**EXERCISE TASK**
Take each line that has the word "else" and return it.

-- START DATA SUPPLIED --

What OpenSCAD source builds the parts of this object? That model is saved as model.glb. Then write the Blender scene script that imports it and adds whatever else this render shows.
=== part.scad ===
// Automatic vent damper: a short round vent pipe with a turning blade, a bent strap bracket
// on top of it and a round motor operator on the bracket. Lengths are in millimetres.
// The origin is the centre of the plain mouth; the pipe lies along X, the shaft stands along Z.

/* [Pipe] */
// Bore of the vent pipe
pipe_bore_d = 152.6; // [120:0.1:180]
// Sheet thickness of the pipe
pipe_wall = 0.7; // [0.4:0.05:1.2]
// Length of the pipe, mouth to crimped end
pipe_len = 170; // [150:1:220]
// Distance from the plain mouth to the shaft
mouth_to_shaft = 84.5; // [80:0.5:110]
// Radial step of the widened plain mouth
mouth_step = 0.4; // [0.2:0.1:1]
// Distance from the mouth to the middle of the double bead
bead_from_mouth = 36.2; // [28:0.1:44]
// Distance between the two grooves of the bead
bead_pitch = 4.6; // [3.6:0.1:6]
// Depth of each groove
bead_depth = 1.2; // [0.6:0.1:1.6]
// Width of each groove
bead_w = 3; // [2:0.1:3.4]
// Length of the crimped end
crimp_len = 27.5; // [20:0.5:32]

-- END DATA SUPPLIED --
-- START DATA SUPPLIED --

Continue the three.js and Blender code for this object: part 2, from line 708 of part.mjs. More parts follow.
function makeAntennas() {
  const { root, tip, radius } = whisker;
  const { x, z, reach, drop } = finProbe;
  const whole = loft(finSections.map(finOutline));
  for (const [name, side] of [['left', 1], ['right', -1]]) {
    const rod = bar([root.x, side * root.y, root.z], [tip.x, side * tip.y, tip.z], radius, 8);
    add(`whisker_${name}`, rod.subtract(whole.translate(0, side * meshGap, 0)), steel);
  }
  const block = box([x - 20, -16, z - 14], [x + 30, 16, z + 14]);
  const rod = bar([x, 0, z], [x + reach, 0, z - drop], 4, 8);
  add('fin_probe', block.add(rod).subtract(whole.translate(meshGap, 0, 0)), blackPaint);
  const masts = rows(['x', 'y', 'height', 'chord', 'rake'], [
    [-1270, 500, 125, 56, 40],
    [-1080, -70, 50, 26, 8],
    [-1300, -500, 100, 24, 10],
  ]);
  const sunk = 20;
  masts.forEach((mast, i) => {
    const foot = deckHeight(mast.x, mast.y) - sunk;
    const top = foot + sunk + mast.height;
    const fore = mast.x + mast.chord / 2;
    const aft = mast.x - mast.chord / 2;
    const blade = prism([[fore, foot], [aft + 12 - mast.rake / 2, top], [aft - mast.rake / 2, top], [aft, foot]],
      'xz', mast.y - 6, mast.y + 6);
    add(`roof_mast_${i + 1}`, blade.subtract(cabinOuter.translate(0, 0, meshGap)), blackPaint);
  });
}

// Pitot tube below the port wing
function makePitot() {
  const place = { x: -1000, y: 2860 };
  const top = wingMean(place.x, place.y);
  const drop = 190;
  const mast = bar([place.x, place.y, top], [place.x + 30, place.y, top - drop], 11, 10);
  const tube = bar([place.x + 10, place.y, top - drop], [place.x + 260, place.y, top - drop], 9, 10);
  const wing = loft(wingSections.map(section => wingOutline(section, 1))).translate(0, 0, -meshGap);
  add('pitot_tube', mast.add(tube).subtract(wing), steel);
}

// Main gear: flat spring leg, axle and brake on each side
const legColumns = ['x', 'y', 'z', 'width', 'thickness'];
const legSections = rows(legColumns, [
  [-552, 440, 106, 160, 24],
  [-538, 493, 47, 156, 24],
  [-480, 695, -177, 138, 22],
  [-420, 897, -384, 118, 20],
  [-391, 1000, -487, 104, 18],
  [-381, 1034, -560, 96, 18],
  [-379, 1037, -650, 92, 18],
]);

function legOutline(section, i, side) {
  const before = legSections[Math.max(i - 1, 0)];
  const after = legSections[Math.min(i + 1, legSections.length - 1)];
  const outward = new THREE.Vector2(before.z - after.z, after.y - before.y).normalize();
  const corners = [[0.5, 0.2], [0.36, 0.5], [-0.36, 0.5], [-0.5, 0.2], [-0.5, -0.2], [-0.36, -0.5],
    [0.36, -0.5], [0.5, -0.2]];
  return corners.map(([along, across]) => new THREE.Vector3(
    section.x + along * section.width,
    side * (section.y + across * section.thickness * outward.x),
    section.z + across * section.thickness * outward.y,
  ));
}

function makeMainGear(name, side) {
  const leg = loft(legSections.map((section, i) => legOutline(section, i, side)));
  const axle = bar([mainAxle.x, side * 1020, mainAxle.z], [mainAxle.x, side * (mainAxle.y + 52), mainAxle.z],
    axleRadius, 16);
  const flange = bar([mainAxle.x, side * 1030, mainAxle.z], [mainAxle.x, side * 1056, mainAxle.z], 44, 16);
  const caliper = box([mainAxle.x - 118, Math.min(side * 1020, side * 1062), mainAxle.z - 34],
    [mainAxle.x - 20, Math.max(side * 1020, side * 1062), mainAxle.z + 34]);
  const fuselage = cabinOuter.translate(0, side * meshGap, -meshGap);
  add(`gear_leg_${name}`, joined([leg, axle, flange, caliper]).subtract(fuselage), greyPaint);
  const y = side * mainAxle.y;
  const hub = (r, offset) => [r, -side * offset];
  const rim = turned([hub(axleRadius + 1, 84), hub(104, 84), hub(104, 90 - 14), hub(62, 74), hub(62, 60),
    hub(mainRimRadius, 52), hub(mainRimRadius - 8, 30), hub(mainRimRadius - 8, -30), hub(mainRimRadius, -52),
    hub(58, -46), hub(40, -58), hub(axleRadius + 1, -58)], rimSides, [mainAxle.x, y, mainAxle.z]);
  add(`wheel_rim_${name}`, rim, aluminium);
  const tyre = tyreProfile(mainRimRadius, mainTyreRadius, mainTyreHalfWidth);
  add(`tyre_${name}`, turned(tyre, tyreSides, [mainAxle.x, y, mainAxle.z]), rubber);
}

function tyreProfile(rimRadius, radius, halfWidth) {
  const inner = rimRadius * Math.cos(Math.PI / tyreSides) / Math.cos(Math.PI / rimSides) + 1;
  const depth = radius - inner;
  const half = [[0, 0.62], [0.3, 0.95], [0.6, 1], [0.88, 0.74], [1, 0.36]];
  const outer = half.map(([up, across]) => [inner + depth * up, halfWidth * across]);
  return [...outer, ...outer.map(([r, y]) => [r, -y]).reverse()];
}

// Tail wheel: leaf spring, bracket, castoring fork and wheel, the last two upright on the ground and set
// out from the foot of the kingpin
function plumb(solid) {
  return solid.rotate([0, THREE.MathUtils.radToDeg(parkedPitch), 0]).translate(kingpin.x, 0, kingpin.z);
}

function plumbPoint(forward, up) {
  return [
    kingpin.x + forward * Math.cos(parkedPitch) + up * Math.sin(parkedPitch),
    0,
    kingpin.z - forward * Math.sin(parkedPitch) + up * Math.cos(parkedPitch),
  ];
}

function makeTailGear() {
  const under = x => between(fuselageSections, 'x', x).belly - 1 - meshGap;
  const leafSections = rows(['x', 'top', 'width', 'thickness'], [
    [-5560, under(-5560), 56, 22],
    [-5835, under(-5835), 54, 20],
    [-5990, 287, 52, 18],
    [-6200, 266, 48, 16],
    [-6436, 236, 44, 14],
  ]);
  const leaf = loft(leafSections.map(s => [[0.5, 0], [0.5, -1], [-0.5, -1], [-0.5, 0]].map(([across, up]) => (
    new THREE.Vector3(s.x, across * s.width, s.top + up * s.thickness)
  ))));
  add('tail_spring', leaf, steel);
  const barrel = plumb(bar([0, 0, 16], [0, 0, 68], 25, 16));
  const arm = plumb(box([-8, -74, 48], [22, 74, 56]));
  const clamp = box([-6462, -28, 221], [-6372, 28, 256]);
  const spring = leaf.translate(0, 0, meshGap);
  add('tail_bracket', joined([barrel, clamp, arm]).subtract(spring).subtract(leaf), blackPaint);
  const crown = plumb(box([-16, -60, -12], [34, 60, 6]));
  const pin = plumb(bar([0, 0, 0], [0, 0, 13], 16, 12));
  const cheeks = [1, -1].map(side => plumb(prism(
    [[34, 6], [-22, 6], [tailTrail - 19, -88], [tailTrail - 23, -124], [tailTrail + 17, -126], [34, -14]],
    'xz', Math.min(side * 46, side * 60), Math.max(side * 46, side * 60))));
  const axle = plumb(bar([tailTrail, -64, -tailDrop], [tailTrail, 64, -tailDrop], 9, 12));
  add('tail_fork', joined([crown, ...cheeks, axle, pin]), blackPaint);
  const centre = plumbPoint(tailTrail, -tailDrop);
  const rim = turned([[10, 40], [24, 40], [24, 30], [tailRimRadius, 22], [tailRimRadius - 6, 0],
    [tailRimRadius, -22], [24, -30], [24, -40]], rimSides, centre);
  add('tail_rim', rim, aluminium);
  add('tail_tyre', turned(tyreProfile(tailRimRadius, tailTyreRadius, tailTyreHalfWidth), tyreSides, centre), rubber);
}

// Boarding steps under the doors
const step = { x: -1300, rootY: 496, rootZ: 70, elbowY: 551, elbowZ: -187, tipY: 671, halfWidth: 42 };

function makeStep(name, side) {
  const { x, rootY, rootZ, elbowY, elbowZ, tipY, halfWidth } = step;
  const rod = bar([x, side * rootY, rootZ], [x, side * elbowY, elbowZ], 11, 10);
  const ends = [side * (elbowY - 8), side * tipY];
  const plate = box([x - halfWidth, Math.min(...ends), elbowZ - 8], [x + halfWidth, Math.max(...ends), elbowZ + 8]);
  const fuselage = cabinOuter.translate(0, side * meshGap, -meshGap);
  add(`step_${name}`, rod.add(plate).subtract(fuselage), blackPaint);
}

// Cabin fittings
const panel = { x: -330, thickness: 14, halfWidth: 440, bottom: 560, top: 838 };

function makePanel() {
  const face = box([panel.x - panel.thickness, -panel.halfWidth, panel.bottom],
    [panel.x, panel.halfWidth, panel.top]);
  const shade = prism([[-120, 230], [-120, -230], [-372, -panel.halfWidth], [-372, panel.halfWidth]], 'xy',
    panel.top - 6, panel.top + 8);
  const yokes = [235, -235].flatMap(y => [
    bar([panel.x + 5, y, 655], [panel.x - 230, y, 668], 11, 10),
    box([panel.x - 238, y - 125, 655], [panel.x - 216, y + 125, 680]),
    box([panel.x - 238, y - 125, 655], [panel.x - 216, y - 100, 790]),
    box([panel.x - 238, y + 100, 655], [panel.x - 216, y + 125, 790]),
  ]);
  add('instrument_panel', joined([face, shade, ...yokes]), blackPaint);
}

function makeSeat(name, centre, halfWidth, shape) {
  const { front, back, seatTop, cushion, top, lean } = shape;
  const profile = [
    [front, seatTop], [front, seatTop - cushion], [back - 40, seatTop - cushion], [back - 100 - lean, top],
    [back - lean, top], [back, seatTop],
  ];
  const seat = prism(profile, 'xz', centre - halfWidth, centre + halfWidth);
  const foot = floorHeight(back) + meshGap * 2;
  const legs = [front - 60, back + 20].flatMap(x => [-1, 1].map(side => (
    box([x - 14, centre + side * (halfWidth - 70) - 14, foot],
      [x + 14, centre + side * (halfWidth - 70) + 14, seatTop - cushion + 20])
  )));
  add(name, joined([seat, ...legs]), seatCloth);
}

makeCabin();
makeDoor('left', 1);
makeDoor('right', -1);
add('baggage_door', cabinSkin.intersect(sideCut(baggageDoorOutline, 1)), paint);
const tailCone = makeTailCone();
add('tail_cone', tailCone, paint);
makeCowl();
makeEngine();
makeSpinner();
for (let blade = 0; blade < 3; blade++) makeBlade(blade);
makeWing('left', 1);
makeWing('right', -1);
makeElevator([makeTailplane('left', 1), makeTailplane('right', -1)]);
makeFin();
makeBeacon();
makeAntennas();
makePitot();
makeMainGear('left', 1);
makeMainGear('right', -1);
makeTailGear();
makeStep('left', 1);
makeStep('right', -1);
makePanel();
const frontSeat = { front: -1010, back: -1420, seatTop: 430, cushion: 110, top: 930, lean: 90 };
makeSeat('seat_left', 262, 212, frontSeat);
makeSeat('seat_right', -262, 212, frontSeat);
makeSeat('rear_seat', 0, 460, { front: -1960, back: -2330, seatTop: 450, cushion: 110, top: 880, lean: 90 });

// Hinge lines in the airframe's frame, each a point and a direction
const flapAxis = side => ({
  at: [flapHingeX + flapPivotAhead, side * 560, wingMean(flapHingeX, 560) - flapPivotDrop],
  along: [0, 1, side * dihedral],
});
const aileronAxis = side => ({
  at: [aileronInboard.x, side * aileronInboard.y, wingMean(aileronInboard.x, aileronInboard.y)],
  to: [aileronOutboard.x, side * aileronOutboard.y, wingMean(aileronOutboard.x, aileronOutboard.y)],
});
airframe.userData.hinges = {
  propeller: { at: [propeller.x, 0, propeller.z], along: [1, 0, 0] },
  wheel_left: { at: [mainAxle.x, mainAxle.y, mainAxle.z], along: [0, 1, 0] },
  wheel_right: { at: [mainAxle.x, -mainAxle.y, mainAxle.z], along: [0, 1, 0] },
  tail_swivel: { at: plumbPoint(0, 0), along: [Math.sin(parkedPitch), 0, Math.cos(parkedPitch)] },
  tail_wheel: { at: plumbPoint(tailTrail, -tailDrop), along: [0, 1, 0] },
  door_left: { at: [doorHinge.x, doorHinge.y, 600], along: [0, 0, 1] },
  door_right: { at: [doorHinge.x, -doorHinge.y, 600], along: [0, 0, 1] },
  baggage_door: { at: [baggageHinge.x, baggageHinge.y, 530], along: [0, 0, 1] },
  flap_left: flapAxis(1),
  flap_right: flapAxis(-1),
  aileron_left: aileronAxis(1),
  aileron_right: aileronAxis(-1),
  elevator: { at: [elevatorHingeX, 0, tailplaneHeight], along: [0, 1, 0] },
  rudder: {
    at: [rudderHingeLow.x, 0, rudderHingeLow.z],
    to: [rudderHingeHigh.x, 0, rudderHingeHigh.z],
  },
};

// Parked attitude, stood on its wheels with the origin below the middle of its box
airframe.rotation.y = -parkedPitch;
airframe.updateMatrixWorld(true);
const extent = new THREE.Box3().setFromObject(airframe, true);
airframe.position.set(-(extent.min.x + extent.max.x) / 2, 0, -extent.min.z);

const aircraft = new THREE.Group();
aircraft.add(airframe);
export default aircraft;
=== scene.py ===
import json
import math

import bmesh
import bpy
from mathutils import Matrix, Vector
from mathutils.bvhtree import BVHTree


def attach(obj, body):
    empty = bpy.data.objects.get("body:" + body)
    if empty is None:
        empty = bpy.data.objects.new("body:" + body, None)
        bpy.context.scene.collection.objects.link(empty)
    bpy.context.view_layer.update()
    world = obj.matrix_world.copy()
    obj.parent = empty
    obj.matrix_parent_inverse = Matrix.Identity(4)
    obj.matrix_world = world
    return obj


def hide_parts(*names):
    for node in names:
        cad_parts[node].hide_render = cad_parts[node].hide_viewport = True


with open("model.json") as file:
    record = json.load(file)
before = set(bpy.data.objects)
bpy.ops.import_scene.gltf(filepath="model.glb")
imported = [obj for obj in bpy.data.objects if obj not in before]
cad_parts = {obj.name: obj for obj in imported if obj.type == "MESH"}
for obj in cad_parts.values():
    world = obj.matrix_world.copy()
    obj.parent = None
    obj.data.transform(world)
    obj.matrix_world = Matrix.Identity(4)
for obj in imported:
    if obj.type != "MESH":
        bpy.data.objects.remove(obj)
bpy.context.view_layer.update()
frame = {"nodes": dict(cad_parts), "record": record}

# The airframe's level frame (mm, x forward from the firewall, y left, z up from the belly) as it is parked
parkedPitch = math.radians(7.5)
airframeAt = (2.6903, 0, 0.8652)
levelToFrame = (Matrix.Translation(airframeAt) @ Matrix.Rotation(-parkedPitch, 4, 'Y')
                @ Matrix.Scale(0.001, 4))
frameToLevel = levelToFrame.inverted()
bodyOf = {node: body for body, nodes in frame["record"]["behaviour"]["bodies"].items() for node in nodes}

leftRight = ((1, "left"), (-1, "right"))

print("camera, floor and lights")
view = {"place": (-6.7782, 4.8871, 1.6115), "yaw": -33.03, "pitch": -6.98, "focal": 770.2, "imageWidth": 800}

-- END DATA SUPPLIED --
-- START DATA SUPPLIED --

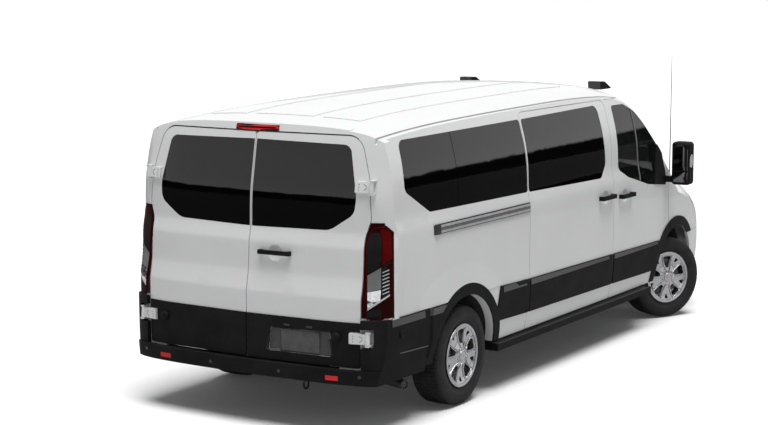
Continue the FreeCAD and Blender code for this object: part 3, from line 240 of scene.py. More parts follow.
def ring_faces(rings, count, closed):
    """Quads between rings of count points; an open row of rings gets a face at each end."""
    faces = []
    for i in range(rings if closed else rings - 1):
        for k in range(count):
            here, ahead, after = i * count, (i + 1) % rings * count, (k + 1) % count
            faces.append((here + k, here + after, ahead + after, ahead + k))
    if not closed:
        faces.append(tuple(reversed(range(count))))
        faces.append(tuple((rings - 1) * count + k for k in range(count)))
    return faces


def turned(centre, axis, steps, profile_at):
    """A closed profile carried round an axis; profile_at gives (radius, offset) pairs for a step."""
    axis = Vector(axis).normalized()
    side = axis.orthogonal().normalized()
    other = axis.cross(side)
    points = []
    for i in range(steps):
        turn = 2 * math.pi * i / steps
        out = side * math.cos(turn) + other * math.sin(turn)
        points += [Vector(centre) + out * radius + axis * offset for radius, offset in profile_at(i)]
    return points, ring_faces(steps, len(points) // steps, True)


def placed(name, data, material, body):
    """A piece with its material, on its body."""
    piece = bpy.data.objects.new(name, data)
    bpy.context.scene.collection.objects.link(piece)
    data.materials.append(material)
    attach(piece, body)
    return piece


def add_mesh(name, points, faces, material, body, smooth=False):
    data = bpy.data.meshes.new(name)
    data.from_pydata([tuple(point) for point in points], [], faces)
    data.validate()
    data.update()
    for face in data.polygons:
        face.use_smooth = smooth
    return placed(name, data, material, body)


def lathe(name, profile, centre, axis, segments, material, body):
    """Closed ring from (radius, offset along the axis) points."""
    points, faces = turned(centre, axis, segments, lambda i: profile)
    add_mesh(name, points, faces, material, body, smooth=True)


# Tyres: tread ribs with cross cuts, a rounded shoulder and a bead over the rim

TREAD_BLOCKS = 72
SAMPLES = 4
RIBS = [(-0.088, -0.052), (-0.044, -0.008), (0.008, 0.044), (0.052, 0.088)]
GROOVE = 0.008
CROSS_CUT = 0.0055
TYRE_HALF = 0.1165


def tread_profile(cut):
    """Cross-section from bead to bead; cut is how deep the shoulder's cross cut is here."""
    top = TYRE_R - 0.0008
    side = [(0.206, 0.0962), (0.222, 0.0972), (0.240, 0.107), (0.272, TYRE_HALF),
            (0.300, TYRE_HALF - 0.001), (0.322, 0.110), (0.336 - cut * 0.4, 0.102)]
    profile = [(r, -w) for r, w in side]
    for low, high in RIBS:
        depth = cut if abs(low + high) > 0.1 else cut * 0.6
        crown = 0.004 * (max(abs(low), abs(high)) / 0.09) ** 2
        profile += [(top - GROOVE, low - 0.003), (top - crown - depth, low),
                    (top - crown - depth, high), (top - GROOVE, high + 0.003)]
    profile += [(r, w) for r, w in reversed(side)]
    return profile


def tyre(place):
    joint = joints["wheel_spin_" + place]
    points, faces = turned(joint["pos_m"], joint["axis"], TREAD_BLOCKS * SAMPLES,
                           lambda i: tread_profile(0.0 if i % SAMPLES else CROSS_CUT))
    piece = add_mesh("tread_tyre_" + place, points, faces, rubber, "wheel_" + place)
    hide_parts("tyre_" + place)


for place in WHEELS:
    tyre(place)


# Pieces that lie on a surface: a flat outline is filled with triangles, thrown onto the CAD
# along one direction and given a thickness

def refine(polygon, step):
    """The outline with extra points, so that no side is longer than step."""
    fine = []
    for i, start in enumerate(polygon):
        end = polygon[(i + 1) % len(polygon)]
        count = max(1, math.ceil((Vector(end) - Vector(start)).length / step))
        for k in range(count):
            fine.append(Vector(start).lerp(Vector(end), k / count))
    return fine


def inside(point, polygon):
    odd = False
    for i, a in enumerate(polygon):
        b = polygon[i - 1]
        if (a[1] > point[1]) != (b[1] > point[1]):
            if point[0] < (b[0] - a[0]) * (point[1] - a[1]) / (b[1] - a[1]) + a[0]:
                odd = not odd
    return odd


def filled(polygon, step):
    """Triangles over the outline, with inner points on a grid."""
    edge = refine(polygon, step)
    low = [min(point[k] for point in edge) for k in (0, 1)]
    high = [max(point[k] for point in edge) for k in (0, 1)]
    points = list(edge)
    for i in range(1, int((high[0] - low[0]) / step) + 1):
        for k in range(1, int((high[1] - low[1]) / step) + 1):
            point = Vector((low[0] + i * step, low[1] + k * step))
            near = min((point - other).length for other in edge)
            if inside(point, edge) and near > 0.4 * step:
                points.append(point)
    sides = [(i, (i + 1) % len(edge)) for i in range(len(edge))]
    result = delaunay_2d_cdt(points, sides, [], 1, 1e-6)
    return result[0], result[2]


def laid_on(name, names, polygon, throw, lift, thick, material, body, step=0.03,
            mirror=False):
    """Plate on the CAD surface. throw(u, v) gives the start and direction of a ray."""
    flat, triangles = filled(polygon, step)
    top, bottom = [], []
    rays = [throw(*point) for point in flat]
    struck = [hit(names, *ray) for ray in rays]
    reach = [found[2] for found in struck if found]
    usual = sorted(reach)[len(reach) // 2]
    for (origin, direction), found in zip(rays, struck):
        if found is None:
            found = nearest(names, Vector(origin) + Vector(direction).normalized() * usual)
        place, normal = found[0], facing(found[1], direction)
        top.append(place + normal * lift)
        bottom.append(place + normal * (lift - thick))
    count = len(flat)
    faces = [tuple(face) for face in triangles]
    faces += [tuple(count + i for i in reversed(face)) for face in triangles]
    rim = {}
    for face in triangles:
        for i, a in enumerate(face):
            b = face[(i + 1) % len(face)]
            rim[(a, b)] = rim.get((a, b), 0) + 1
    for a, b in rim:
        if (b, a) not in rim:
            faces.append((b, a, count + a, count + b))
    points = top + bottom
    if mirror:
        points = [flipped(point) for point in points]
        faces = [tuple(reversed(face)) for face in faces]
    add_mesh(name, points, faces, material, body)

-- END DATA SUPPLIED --

**RESPONSE TO THE TASK**
What OpenSCAD source builds the parts of this object? That model is saved as model.glb. Then write the Blender scene script that imports it and adds whatever else this render shows.
    for i in range(rings if closed else rings - 1):
        depth = cut if abs(low + high) > 0.1 else cut * 0.6
                           lambda i: tread_profile(0.0 if i % SAMPLES else CROSS_CUT))